So, Christmas Day is fast approaching. If you’re celebrating it, how’s it going with the gift shopping? I think I’m all set regarding gifts; all that’s left is the wrapping and the fretting about how my nieces will like them… or to be more precise, how my sisters will like them. I mean, I’m sure my nieces will be cool with what I’m giving them, as they are every year; it’s just that my sisters are harder to impress (the oldest of my two sisters especially, who can deliver a pretty dirty look when she’s not impressed).
But enough about the gifts of the season. This post is devoted to the sounds of the season. Yep, I’m talking about all that holiday music that either brings joy to your heart or makes your ears bleed. Or both. It’s quite common for every department store, mall, or even supermarket to play almost non-stop music related to the holidays, virtually all of it being overdone or well-worn renditions of Christmas carols your grandparents grew up listening to.
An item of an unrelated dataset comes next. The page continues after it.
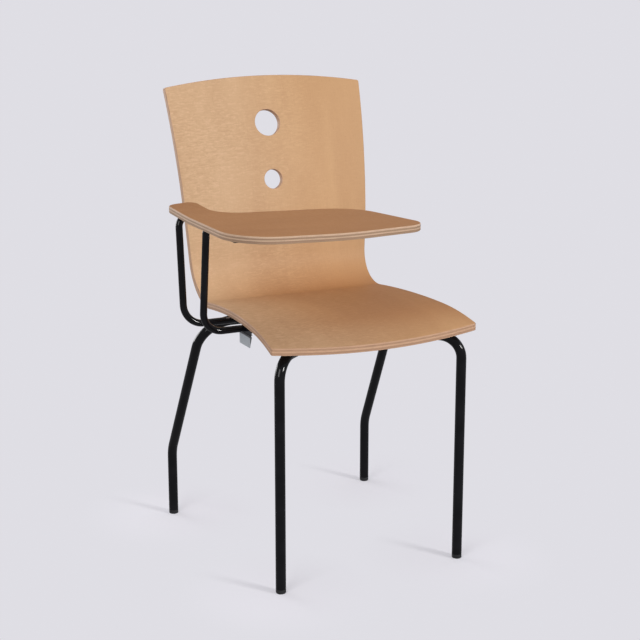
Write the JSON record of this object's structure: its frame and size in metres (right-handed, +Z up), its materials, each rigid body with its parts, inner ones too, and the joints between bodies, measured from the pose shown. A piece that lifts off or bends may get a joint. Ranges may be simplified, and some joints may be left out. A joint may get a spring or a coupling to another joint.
{
  "type": "student desk chair",
  "caption": "Moulded plywood chair on bent steel legs, with a fixed plywood writing tablet carried on steel rods beside the seat.",
  "frame": {"origin": "on the floor, under the middle of the whole object's bounding box", "axes": "+Z up; the sitter faces -Y; +X is towards the sitter's left, so the tablet is on the -X side"},
  "size_m": [0.5221, 0.6203, 0.8496],
  "materials": {
    "seat_plywood": "clear satin lacquer over beech veneer, bare layered edge",
    "tablet_plywood": "clear satin lacquer over beech veneer, rounded layered edge",
    "black_enamel": "gloss black enamel",
    "black_plastic": "moulded, matt",
    "zinc_steel": "bright zinc plate",
    "brass": "turned",
    "label_metal": "satin, blank"
  },
  "bodies": {
    "root": {"seat_shell": "seat_plywood", "tablet": "tablet_plywood", "left_leg_tube": "black_enamel", "right_leg_tube": "black_enamel", "front_left_glide": "black_plastic", "front_right_glide": "black_plastic", "rear_left_glide": "black_plastic", "rear_right_glide": "black_plastic", "seat_mounting_plate": "black_enamel", "seat_spacer": "black_plastic", "seat_screws": "zinc_steel", "seat_insert_nuts": "brass", "front_left_pad": "black_plastic", "front_right_pad": "black_plastic", "rear_left_pad": "black_plastic", "rear_right_pad": "black_plastic", "tablet_carrier_bar": "black_enamel", "carrier_screws": "zinc_steel", "carrier_insert_nuts": "brass", "front_tablet_rod": "black_enamel", "rear_tablet_rod": "black_enamel", "tablet_plate": "black_enamel", "tablet_screws": "zinc_steel", "label_plate": "label_metal", "label_rivets": "zinc_steel"}
  },
  "joints": []
}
It’s not just the stores that go for the holiday sounds: For at least the last decade and a half, if not much longer, almost every town sees at least one radio station “blow up” their playlist around Thanksgiving, if not sooner, and play those same ol’ well-worn holiday
ear worms nuggets their consultants believe will draw listeners like moths to a flame. And the radio industry being what it is, there’s usually not a lot of variety in the holiday playlist from station to station and city to city. Yeah, there aren’t a lot of Andy Travises out there these days who’d let their on-air talent go freeform and play whatever piques their interests. (*sigh* If only every terrestrial radio station were as enjoyable as WKRP.)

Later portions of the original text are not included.